Figure 6(C) shows the results of various expressions transferred to the 3D model. It can be seen in particular that the expression was changed very naturally. Through this method, it becomes easy to obtain the personalized blendshapes needed for making face animations from a single 3D face. Normally, to make facial animation, a set of several or several dozen expressions are made beforehand, from which a wider variety of expressions can be produced; creating such an expression set is an important task. The following formula was used to create the personalized blendshapes from a single photograph.

Fig. 6.
figure 6

(A) Input image. (B) 3D model results. (C) Expression transfer model results

$$ {\text{B}}_{\text{i}} {\text{ = C}}_{\text{r}} {\text{x}}_{ 2} {\text{w}}_{\text{id}} {\text{x}}_{ 3} ( {\text{U}}_{ \exp } {\text{a}}_{\text{i}} ) , 0\le {\text{i}} \le 4 7 $$
(5)

where \( {\text{U}}_{ \exp } \) is the expression transformation matrix introduced in Sect. 4. For \( {\text{a}}_{\text{i}} \), the expression element needed as the expression vector is set as 1, and all other vector elements are set as 0.

8 Conclusion

In this paper, we have presented a process for reconstructing a 3D face from a single photograph of a face with an expression.

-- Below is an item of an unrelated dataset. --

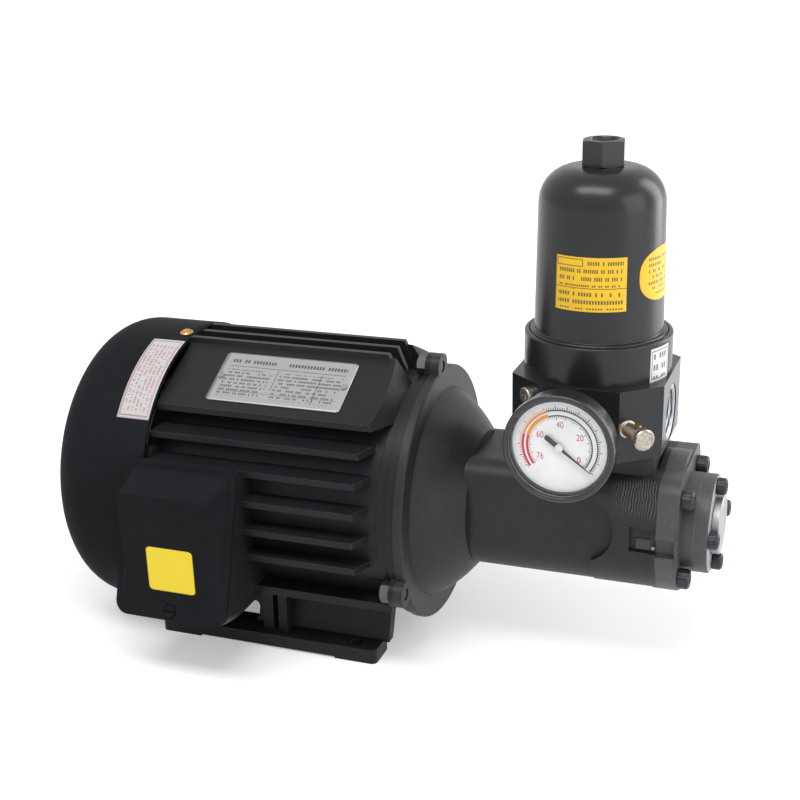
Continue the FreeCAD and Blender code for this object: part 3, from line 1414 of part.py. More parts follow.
def fittings():
    """Vent fitting with its round knob and bleed pin, and the small plug on the other corner."""
    height = d.shaft_height + d.head_seat
    vent_at = (d.filter_middle + d.vent_x, -d.vent_y, height + d.vent_z)
    vent_turn = (Vector(0, 0, 1), -d.vent_turn)
    stem = new_body("vent_body", vent_at, vent_turn)
    end = d.vent_length
    spun(stem, [(-6, 0), (-6, VENT_THREAD), (0, VENT_THREAD), (0, d.vent_stem + 0.9),
                (2, d.vent_stem + 0.9), (2, d.vent_stem), (end, d.vent_stem), (end, 1.2),
                (end + d.knob_length - 1, 1.2), (end + d.knob_length - 1, 0)])
    sketch = sketch_on(stem, "XY_Plane", 1)
    circle(sketch, end - 2.2, 0, VENT_PIN)
    cut(stem, sketch, 6)
    knob = new_body("vent_knob", vent_at, vent_turn)
    start = end + 0.1
    spun(knob, [(start, 1.25), (start, d.knob_radius - 0.8), (start + 1, d.knob_radius),
                (start + d.knob_length - 1, d.knob_radius),
                (start + d.knob_length, d.knob_radius - 1.2), (start + d.knob_length, 0),
                (end + d.knob_length - 0.8, 0), (end + d.knob_length - 0.8, 1.25)])
    pin = new_body("vent_pin", vent_at, vent_turn)
    for rise, length, radius in ((1, d.vent_stem - 0.5, VENT_PIN), (d.vent_stem + 0.5, 1.5, 1.6)):
        sketch = sketch_on(pin, "XY_Plane", rise)
        circle(sketch, end - 2.2, 0, radius)
        pad(pin, sketch, length)
    plug_at = (d.filter_middle - SIDE_PLUG_X, -SIDE_PLUG_Y, height + SIDE_PLUG_Z)
    plug = new_body("side_plug", plug_at, (Vector(0, 0, 1), d.vent_turn - 180))
    spun(plug, [(-7, 0), (-7, SIDE_PLUG_THREAD), (0, SIDE_PLUG_THREAD), (0, 4.2),
                (3, 4.2, 0.6), (3, 0)])
    sketch = sketch_on(plug, "YZ_Plane", 1.4)
    regular(sketch, 0, 0, 3.6)
    cut(plug, sketch, 3)


VENT_PIN = 0.8


# Terminal box: everything on its tilted face shares one frame, with Z out of the joint plane

def box_body(label):
    at = (0, -d.box_y, d.shaft_height - d.box_z)
    return new_body(label, at, (Vector(1, 0, 0), 90 - d.box_tilt))


def plate_outline(sketch, inset=0):
    half = d.box_half_height - inset
    rectangle(sketch, inset - d.box_left, -half, d.box_right - inset, half, d.box_corner - inset)


def rear_depth(up):
    """How far behind the joint plane the frame's flat pad lies, at a place up the plane."""
    return (d.box_rear - d.box_y + up * sin(d.box_tilt)) / cos(d.box_tilt)


def terminal_box():
    body = box_body("terminal_box")
    deep = 40
    sketch = sketch_on(body, "XY_Plane", -deep)
    plate_outline(sketch)
    pad(body, sketch, deep)
    sketch = sketch_on(body, "YZ_Plane")
    outline(sketch, [(70, rear_depth(70)), (70, -70), (-70, -70), (-70, rear_depth(-70))])
    cut(body, sketch, 140, both=True)
    half = d.box_half_height
    sketch = sketch_on(body, "YZ_Plane")
    outline(sketch, [(-half, 0), (60 * sin(d.box_tilt) - half, -60 * cos(d.box_tilt)),
                     (-half - 30, -60), (-half - 30, 0)])
    cut(body, sketch, 140, both=True)
    sketch = sketch_on(body, "XY_Plane", -POCKET_DEPTH)
    rectangle(sketch, 8 - d.box_left, 8 - half, d.box_right - 8, 16, 4)
    cut(body, sketch, POCKET_DEPTH + 1)
    floor = half * cos(d.box_tilt) - d.box_wall - 1
    drop = ENTRY_START * sin(d.box_tilt), ENTRY_START * cos(d.box_tilt)
    sketch = tilted_sketch(body, "XZ_Plane", d.box_tilt, 0, -drop[0], drop[1])
    rectangle(sketch, 6 - d.box_left, -10, d.box_right - 10, 10, 2)
    cut(body, sketch, floor - ENTRY_START)
    sketch = tilted_sketch(body, "XZ_Plane", d.box_tilt, 0, -drop[0], drop[1])
    circle(sketch, ENTRY_X, 0, d.entry_radius)
    cut(body, sketch, floor)
    sketch = sketch_on(body, "XY_Plane", -POCKET_DEPTH - 20)
    circle(sketch, COWL_RIM + 10, 3, 6)
    cut(body, sketch, 21)
    sketch = sketch_on(body, "YZ_Plane", -d.box_left - 1)
    axis_up = d.box_y * sin(d.box_tilt) + d.box_z * cos(d.box_tilt)
    axis_out = d.box_z * sin(d.box_tilt) - d.box_y * cos(d.box_tilt)
    circle(sketch, axis_up, axis_out, d.cowl_radius + 0.3)
    cut(body, sketch, COWL_RIM + d.box_left + 1.6)
    sketch = sketch_on(body, "XY_Plane", -8)
    circle(sketch, COVER_SCREW_X, COVER_SCREW_UP, COVER_SCREW)
    cut(body, sketch, 9)
    gasket = box_body("terminal_gasket")
    sketch = sketch_on(gasket, "XY_Plane")
    plate_outline(sketch, 0.5)
    pad(gasket, sketch, d.gasket_thickness)
    sketch = sketch_on(gasket, "XY_Plane", -1)
    rectangle(sketch, 8 - d.box_left, 8 - half, d.box_right - 8, half - 6, 4)
    cut(gasket, sketch, 4)
    sketch = sketch_on(gasket, "XY_Plane", -1)
    circle(sketch, COVER_SCREW_X, COVER_SCREW_UP, COVER_SCREW + 0.3)
    cut(gasket, sketch, 4)


POCKET_DEPTH = 9
ENTRY_START = 16
ENTRY_X = -43.5
COVER_SCREW = 1.7
COVER_SCREW_X = -29
COVER_SCREW_UP = -35.0


def loft(body, kind, sketches):
    made = body.newObject(kind, "Loft")
    made.Profile = sketches[0]
    made.Sections = sketches[1:]
    made.Ruled = True
    doc.recompute()
    return made


def terminal_cover():
    """Sheet cover: a flat lip, then sides that slope in to an upright face."""
    body = box_body("terminal_cover")
    base = d.gasket_thickness
    lip = base + d.lip_thickness
    half = d.box_half_height
    sketch = sketch_on(body, "XY_Plane", base)
    plate_outline(sketch)
    pad(body, sketch, d.lip_thickness)
    foot = sketch_on(body, "XY_Plane", lip)
    rectangle(foot, 3.5 - d.box_left, 3.5 - half, d.box_right - 3.5, half - 3.5, 5)
    face = cover_face(body, 0)
    rectangle(face, -54, -27, -8, 27, 4)
    loft(body, "PartDesign::AdditiveLoft", [foot, face])
    foot = sketch_on(body, "XY_Plane", base - 0.01)
    rectangle(foot, 7 - d.box_left, 9 - half, d.box_right - 7, half - 6, 4)
    face = cover_face(body, 2.4)
    rectangle(face, -51, -21, -11, 24, 3)
    loft(body, "PartDesign::SubtractiveLoft", [foot, face])
    sketch = sketch_on(body, "XY_Plane", lip - 1)
    circle(sketch, COVER_SCREW_X, COVER_SCREW_UP, 3.6)
    cut(body, sketch, 12)
    sketch = sketch_on(body, "XY_Plane", base - 1)
    circle(sketch, COVER_SCREW_X, COVER_SCREW_UP, COVER_SCREW + 0.3)
    cut(body, sketch, 8)
    screw = box_body("terminal_cover_screw")
    for rise, length, radius in ((-7, lip + 6, COVER_SCREW), (lip - 1, 1.8, 3.2)):
        sketch = sketch_on(screw, "XY_Plane", rise)
        circle(sketch, COVER_SCREW_X, COVER_SCREW_UP, radius)
        pad(screw, sketch, length)
    sketch = sketch_on(screw, "XY_Plane", lip)
    rectangle(sketch, COVER_SCREW_X - 4, COVER_SCREW_UP - 0.4, COVER_SCREW_X + 4,
              COVER_SCREW_UP + 0.4)
    cut(screw, sketch, 2)


def cover_face(body, inset):
    """The sketch plane of the cover's upright face, or of its inside at a wall's depth."""
    out = d.cover_rise - inset
    up = 2.5
    return tilted_sketch(body, "XY_Plane", d.box_tilt, 0,
                         up * cos(d.box_tilt) - out * sin(d.box_tilt),
                         out * cos(d.box_tilt) + up * sin(d.box_tilt))


def terminal_block():
    body = box_body("terminal_block")
    sketch = sketch_on(body, "XY_Plane", -POCKET_DEPTH)
    rectangle(sketch, -46, -4, -12, 14, 1)
    pad(body, sketch, 6)
    studs = box_body("terminal_studs")
    for rise, length, radius in ((-POCKET_DEPTH + 6, 6, 1.6), (-POCKET_DEPTH + 6, 2.2, 3.2)):
        sketch = sketch_on(studs, "XY_Plane", rise)
        for x in (-41, -29, -17):
            for up in (0.5, 9.5):
                circle(sketch, x, up, radius)
        pad(studs, sketch, length)


def nameplate():
    turn = (Vector(1, 0, 0), 90 - d.plate_angle)
    plate = new_body("nameplate", (0, 0, d.shaft_height), turn)
    sketch = sketch_on(plate, "XY_Plane", d.plate_distance)
    left = d.plate_middle - d.plate_length / 2
    half = d.plate_width / 2
    rectangle(sketch, left, -half, left + d.plate_length, half, 1.5)
    pad(plate, sketch, d.plate_thickness)
    sketch = sketch_on(plate, "XY_Plane", d.plate_distance - 1)
    rivet_circles(sketch, left, 1.0)
    cut(plate, sketch, 3)
    rivets = new_body("nameplate_rivets", (0, 0, d.shaft_height), turn)
    face = d.plate_distance + d.plate_thickness
    for rise, length, radius in ((d.plate_distance, 0.7, 1.0), (face, 0.8, 1.8)):
        sketch = sketch_on(rivets, "XY_Plane", rise)
        rivet_circles(sketch, left, radius)
        pad(rivets, sketch, length)


def rivet_circles(sketch, left, radius):
    for x in (left + 2.6, left + d.plate_length - 2.6):
        circle(sketch, x, 0, radius)


def check_document():
    """Stops if any object failed or a sub-part's solid is missing or broken."""
    for thing in doc.Objects:
        if "Invalid" in thing.State or "Error" in thing.State:
            raise RuntimeError(f"{thing.Name} ({thing.Label}) failed: {thing.State}")
    for part in parts:
        shape = part.Shape
        if shape.isNull() or not shape.isValid() or not shape.Solids:
            raise RuntimeError(f"{part.Label} has no valid solid")


def main():
    motor_frame()
    rear_shield()
    fan_cowl()
    cowl_screws()
    stator()
    rotor_core()
    motor_shaft(cooling_fan())
    bearings()
    shaft_keys()
    terminal_box()
    terminal_cover()
    terminal_block()
    nameplate()
    adapter_housing()
    joint_bolts()
    coupling()
    pump_shaft()
    seals_and_bushes()
    pump_body()
    outer_rotor()
    inner_rotor()
    pump_cover()
    filter_head()
    bowl()
    element()
    gauge()
    fittings()
    doc.recompute()
    check_document()
    os.makedirs("parts", exist_ok=True)
    for part in parts:
        part.Shape.exportStep(f"parts/{part.Label}.step")
        box = part.Shape.BoundBox
        print(f"{part.Label:22s} {len(part.Shape.Solids):3d} solids {part.Shape.Volume:12.1f}"
              f"  x {box.XMin:7.1f} {box.XMax:7.1f}  y {box.YMin:7.1f} {box.YMax:7.1f}"
              f"  z {box.ZMin:7.1f} {box.ZMax:7.1f}")


main()
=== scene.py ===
"""Dresses a motor-driven trochoid pump with its suction filter and vacuum gauge."""
import json
import math

import bmesh
import bpy
import numpy as np
from mathutils import Matrix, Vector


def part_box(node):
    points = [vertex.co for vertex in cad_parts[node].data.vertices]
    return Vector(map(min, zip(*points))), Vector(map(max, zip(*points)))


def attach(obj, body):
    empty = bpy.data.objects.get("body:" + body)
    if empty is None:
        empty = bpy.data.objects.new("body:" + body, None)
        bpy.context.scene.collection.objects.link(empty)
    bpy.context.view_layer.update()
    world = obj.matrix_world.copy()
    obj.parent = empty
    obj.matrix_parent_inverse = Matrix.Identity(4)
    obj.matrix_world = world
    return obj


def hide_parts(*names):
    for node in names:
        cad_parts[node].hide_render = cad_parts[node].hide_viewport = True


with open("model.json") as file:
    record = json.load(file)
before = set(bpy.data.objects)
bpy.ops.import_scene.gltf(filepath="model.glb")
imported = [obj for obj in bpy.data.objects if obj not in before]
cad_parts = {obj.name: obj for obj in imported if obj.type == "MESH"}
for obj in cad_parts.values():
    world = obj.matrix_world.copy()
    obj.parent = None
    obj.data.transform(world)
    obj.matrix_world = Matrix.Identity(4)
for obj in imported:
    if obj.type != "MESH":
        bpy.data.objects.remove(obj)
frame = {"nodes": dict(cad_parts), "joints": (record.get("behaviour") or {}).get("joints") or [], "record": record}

bl_info = {
    "name": "Trochoid Pump",
    "version": (1, 0, 0),
    "blender": (4, 5, 0),
    "location": "3D Viewport > Sidebar > Pump",
    "description": "Surfaces and finishes for a foot-mounted motor, pump, filter and gauge",
    "category": "Object",
}

MM = 0.001
TURN = 2 * math.pi
ALONG, UP = (1, 0, 0), (0, 0, 1)
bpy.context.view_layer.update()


def corners(node):
    """A node's lowest and highest corners, in millimetres."""
    return [np.array(corner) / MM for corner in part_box(node)]


def middle(node):
    """The middle of a node's box, in millimetres."""
    low, high = corners(node)
    return (low + high) / 2


BODY_OF = {node: body for body, nodes in frame["record"]["behaviour"]["bodies"].items()
           for node in nodes}
SLOT_OF = {part["node"]: part["material_slot"] for part in frame["record"]["subparts"]}
OWN_FINISH = {"pump_body": "pump_end", "pump_cover": "pump_cover",
              "terminal_cover_screw": "sheet_black"}

COWL_LOW, COWL_HIGH = corners("fan_cowl")
BOWL_LOW, BOWL_HIGH = corners("filter_bowl")
GAUGE_LOW, GAUGE_HIGH = corners("gauge_case")
SHAFT_HEIGHT = middle("motor_shaft")[2]
COWL_REAR, COWL_RIM = COWL_LOW[0], COWL_HIGH[0]
COWL_RADIUS = (COWL_HIGH - COWL_LOW)[1] / 2
HEAD_SEAT = corners("filter_head")[0][2]
FILTER_X = middle("filter_bowl")[0]
BOWL_BOTTOM, BOWL_TOP = BOWL_LOW[2], BOWL_HIGH[2]
GAUGE_X, GAUGE_Z = middle("gauge_case")[[0, 2]]
GAUGE_FRONT, GAUGE_REAR = GAUGE_LOW[1], GAUGE_HIGH[1]
GAUGE_RADIUS = (GAUGE_HIGH - GAUGE_LOW)[0] / 2


class PumpSizes(bpy.types.PropertyGroup):
    """Sizes of the details that the surfaces add, in metres."""

    edge: bpy.props.FloatProperty(
        name="Casting edge", description="Rounding of the castings' edges",
        default=0.0006, min=0.0001, max=0.002, unit="LENGTH", precision=4)
    sheet_edge: bpy.props.FloatProperty(
        name="Machined edge", description="Rounding of machined and pressed edges",
        default=0.0003, min=0.00005, max=0.001, unit="LENGTH", precision=4)
    # How strongly the outer edges turn grey: rubbed paint and a painted highlight along them.
    rub_and_highlight: bpy.props.FloatProperty(
        name="Rubbed edges", description="How far the paint is rubbed off the outer edges",
        default=0.75, min=0, max=1, subtype="FACTOR")
    label: bpy.props.FloatProperty(
        name="Label thickness", description="Thickness of the stuck-on labels",
        default=0.00012, min=0.00005, max=0.0005, unit="LENGTH", precision=5)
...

Because normal image-based 3D face reconstruction methods use faces without expressions as their targets, the creation of faces with expressions is difficult. To represent a facial appearance comprising identity and expression elements, we decomposed an array of these two elements and obtained a bilinear model. Using this model, we deduced the camera matrix, expression, and identity information of the input photo and turned it into a 3D face. During this process, we improved our optimization process to solve many unknown values at once so that we could enhance the efficiency of the process in terms of speed.

We also created example of various changes to expressions in reconstructed 3D models to demonstrate the possibility of obtaining personalized blendshapes from a single photograph and using them to create natural expressions for virtual reality and gaming avatars.